Living in the modern world really is a thing of wonders. The basic technology that we take for granted every day is literally, life changing. With so many time-saving appliances, humans have been able to dedicate their time to something other than looking for shelter, hunting, or gathering food. Refrigerators are one of these modern miracles. Being able to cool your food helps to keep it from going to bad as quickly, and can help prevent it from growing bacteria that will make you sick.

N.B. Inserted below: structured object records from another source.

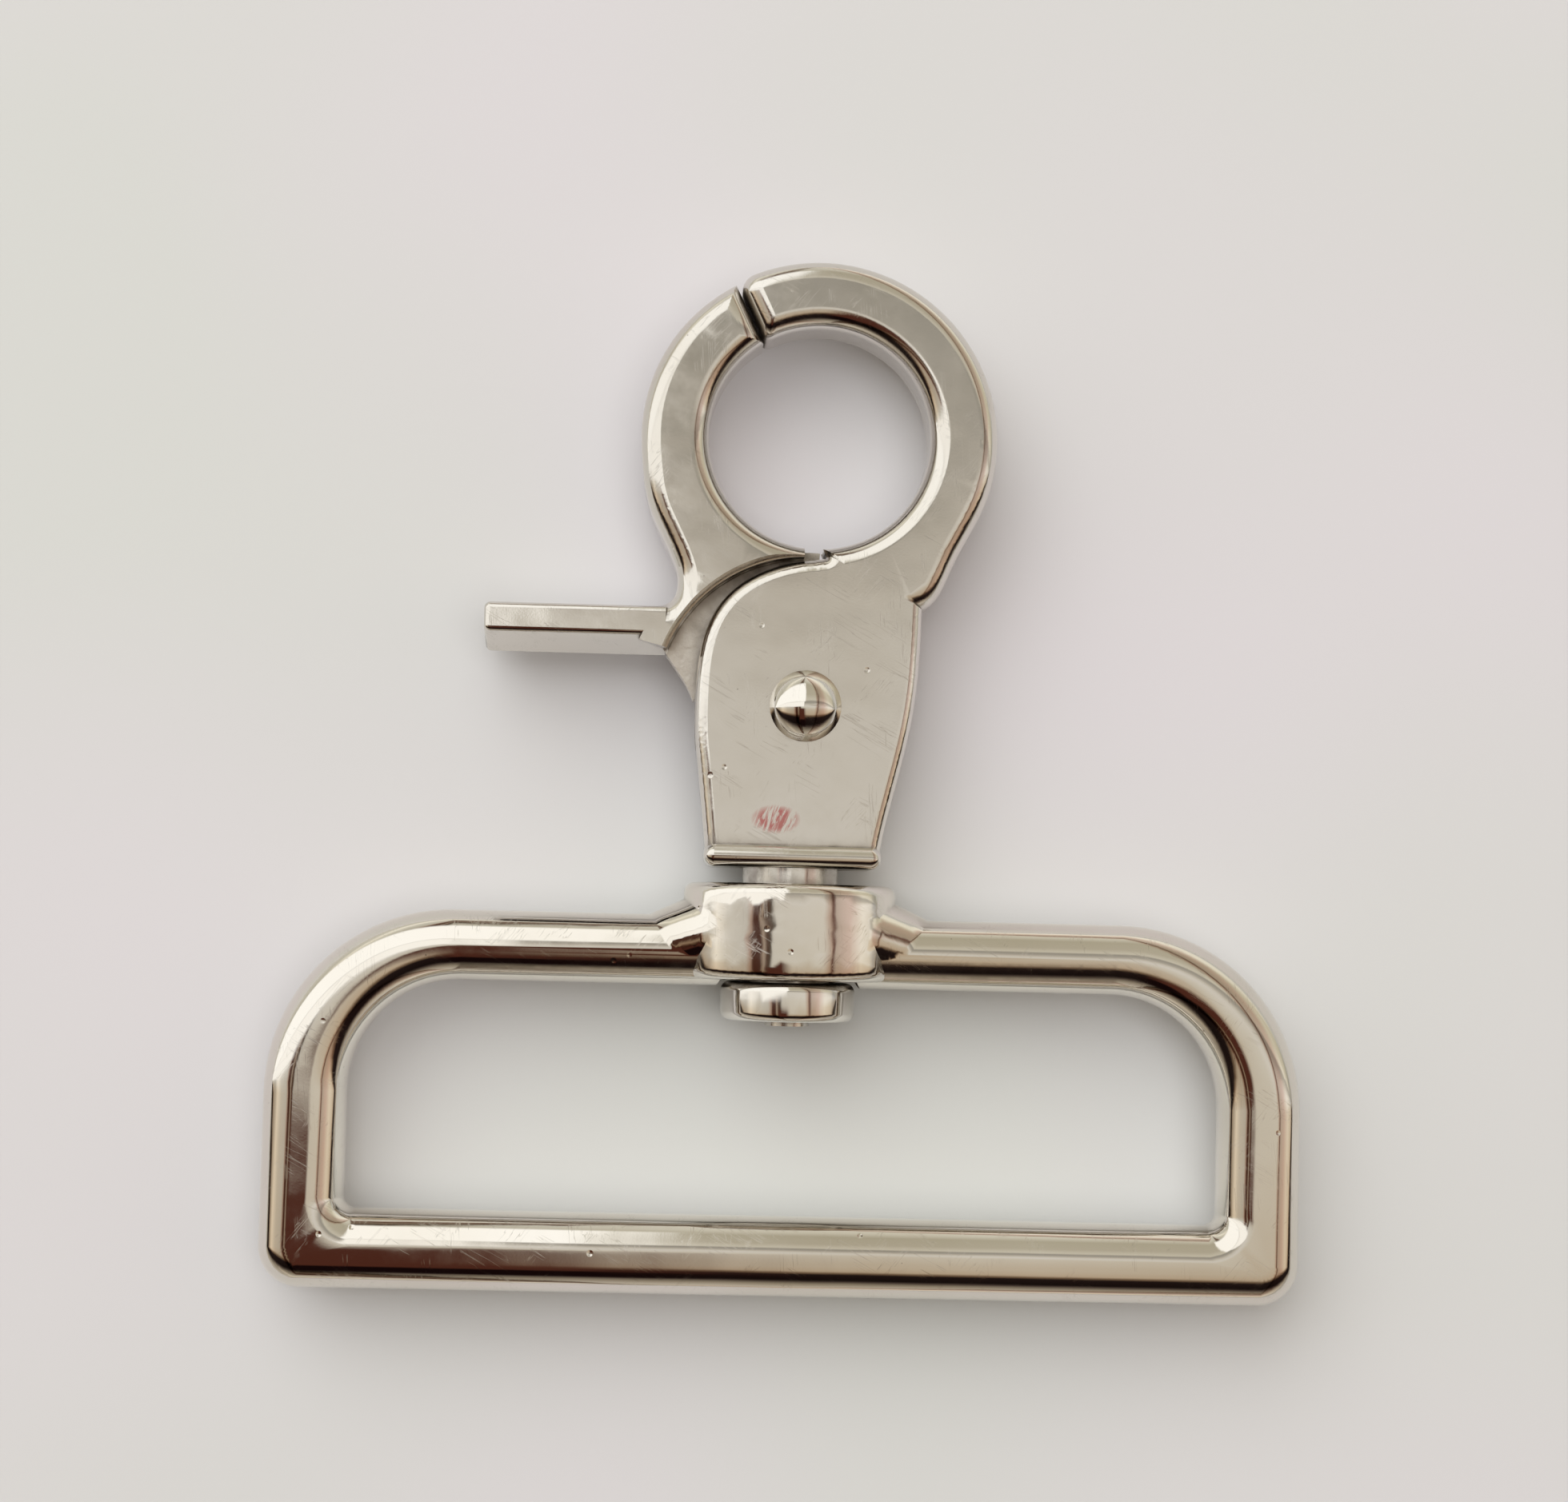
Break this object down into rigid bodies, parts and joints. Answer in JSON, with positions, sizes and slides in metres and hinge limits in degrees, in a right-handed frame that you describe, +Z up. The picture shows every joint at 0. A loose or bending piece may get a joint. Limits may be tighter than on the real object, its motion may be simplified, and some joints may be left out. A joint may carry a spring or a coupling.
{
  "type": "scissor snap hook",
  "caption": "Scissor snap hook: a sprung thumb lever opens a round hook eye that swivels on a wide D-shaped strap loop.",
  "frame": {"origin": "centre of the bounding box's bottom face; the swivel axis is parallel to Y through X 0", "axes": "+Z up with the hook lying flat, +Y along the swivel axis from the strap loop to the hook eye, +X to the side away from the thumb tab"},
  "size_m": [0.0594, 0.0595, 0.0084],
  "materials": {
    "body_plating": "bright nickel plate on a zinc casting",
    "lever_plating": "bright nickel plate on a zinc casting",
    "rivet_plating": "bright nickel plate on steel",
    "pin_plating": "bright nickel plate on steel",
    "loop_plating": "bright nickel plate on a zinc casting",
    "spring_wire": "plain spring wire"
  },
  "bodies": {
    "loop": {"strap_loop": "loop_plating"},
    "hook": {"hook_body": "body_plating", "pivot_rivet": "rivet_plating", "swivel_pin": "pin_plating", "lever_spring": "spring_wire"},
    "jaw": {"lever": "lever_plating"}
  },
  "joints": [
    {"name": "swivel", "type": "hinge", "parent": "loop", "child": "hook", "pos_m": [0, -0.00905, 0.0042], "axis": [0, 1, 0], "continuous": true},
    {"name": "lever_pivot", "type": "hinge", "parent": "hook", "child": "jaw", "pos_m": [0.00055, 0.0039, 0.0042], "axis": [0, 0, 1], "range_deg": [0, 24], "stiffness_Nm_per_rad": 0.1, "springref_deg": -34.38, "deforming": ["lever_spring"]}
  ]
}
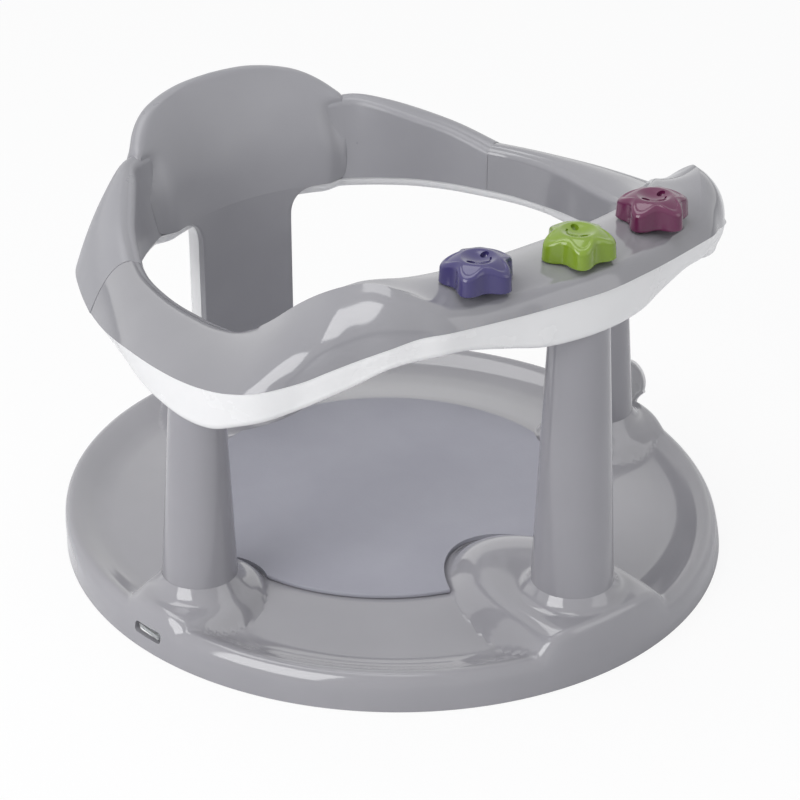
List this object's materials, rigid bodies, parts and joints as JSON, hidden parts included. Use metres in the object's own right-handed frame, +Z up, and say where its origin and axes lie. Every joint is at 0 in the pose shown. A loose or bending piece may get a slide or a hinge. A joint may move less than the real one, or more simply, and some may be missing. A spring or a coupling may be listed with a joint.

Fridges are a bit expensive and come with all sorts of upgrades and styles. Choosing the one that fits your lifestyle and look is only the first step of owning a refrigerator. If you never do any type of maintenance, your fridge is sure to have a shorter life expectancy than if you do make an effort to take good care of it. The science behind a fridge is pretty simply. A compressor circulates refrigerant through a cycle to cool everything off. The hot vapor is cooled off and returned to a liquid where is goes back through the process of absorbing any heat and eventually becoming hot enough to return to a vapor, and the cycle continues!
The compressor works to keep your fridge at the temperature you set it to. The more you open the door, the colder you keep the fridge, and other factors such as leaks in the seals, determines how hard and often your compressor is working. The more it works, the faster it wears out. Keeping the door shut when not in use is a great way to help the compressor not have to work as hard.
Every few months it is a good idea to do a quick cleaning and wipe down of the seals around the fridge’s doors to make sure they are clean and not allowing cold air to escape. Try to pay attention to any areas that are looking worn or cracking. If you do notice some, it might be time to call a repairman to replace the worn seals. This will help save your compressor and save you wasted energy that is escaping and upping your power bill.
Make sure you clean out the back of the machine as well to avoid getting dust and debris piling up behind the fridge and interfering with how the fridge is meant to run.